Unable to mount Azure ADLS Gen 2 on from Community Edition of Databricks : com.databricks.rpc.UnknownRemoteException: Remote exception occurred

Question

I am trying to mount ADLS Gen 2 from my databricks Community Edition, but when I run the following code:

test = spark.read.csv("/mnt/lake/RAW/csds.csv", inferSchema=True, header=True)

I get the error:

com.databricks.rpc.UnknownRemoteException: Remote exception occurred:

I'm using the following code to mount ADLS Gen 2

def check(mntPoint):
  a= []
  for test in dbutils.fs.mounts():
    a.append(test.mountPoint)
  result = a.count(mntPoint)
  return result

mount = "/mnt/lake"

if check(mount)==1:
  resultMsg = "<div>%s is already mounted. </div>" % mount
else:
  dbutils.fs.mount(
  source = "wasbs://root@adlspretbiukadlsdev.blob.core.windows.net",
  mount_point = mount,
  extra_configs = {"fs.azure.account.key.adlspretbiukadlsdev.blob.core.windows.net":""})
  resultMsg = "<div>%s was mounted. </div>" % mount

displayHTML(resultMsg)


ServicePrincipalID = 'xxxxxxxxxxx'
ServicePrincipalKey = 'xxxxxxxxxxxxxx'
DirectoryID =  'xxxxxxxxxxxxxxx'
Lake =  'adlsgen2'


# Combine DirectoryID into full string
Directory = "https://login.microsoftonline.com/{}/oauth2/token".format(DirectoryID)

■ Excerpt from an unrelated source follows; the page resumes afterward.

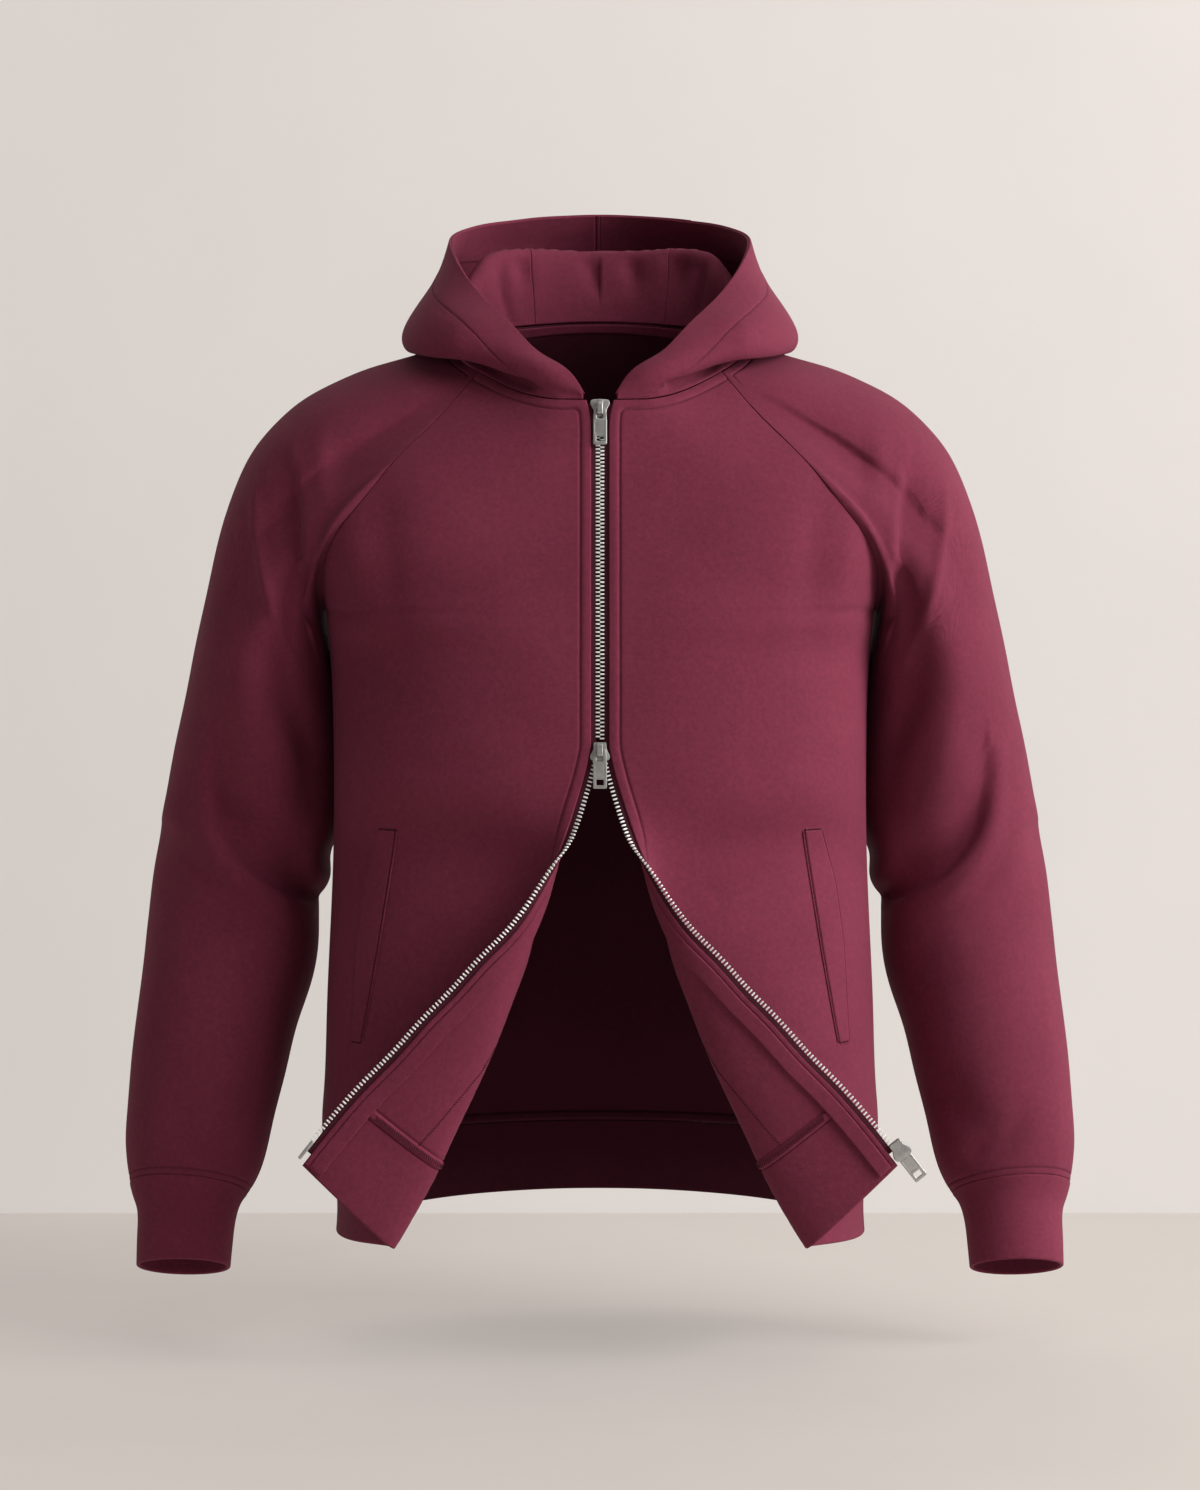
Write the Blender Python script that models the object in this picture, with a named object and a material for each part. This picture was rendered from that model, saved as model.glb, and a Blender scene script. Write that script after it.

# Create configurations for our connection
configs = {"fs.azure.account.auth.type": "OAuth",
           "fs.azure.account.oauth.provider.type": "org.apache.hadoop.fs.azurebfs.oauth2.ClientCredsTokenProvider",
           "fs.azure.account.oauth2.client.id": ServicePrincipalID,
           "fs.azure.account.oauth2.client.secret": ServicePrincipalKey,
           "fs.azure.account.oauth2.client.endpoint": Directory}



mount = "/mnt/lake"

if check(mount)==1:
  resultMsg = "<div>%s is already mounted. </div>" % mount
else:
  dbutils.fs.mount(
  source = f"abfss://root@{Lake}.dfs.core.windows.net/",
  mount_point = mount,
  extra_configs = configs)
  resultMsg = "<div>%s was mounted. </div>" % mount

I then try to read a dataframe in ADLS Gen 2 using the following:

dataPath = "/mnt/lake/RAW/DummyEventData/CommerceTools/"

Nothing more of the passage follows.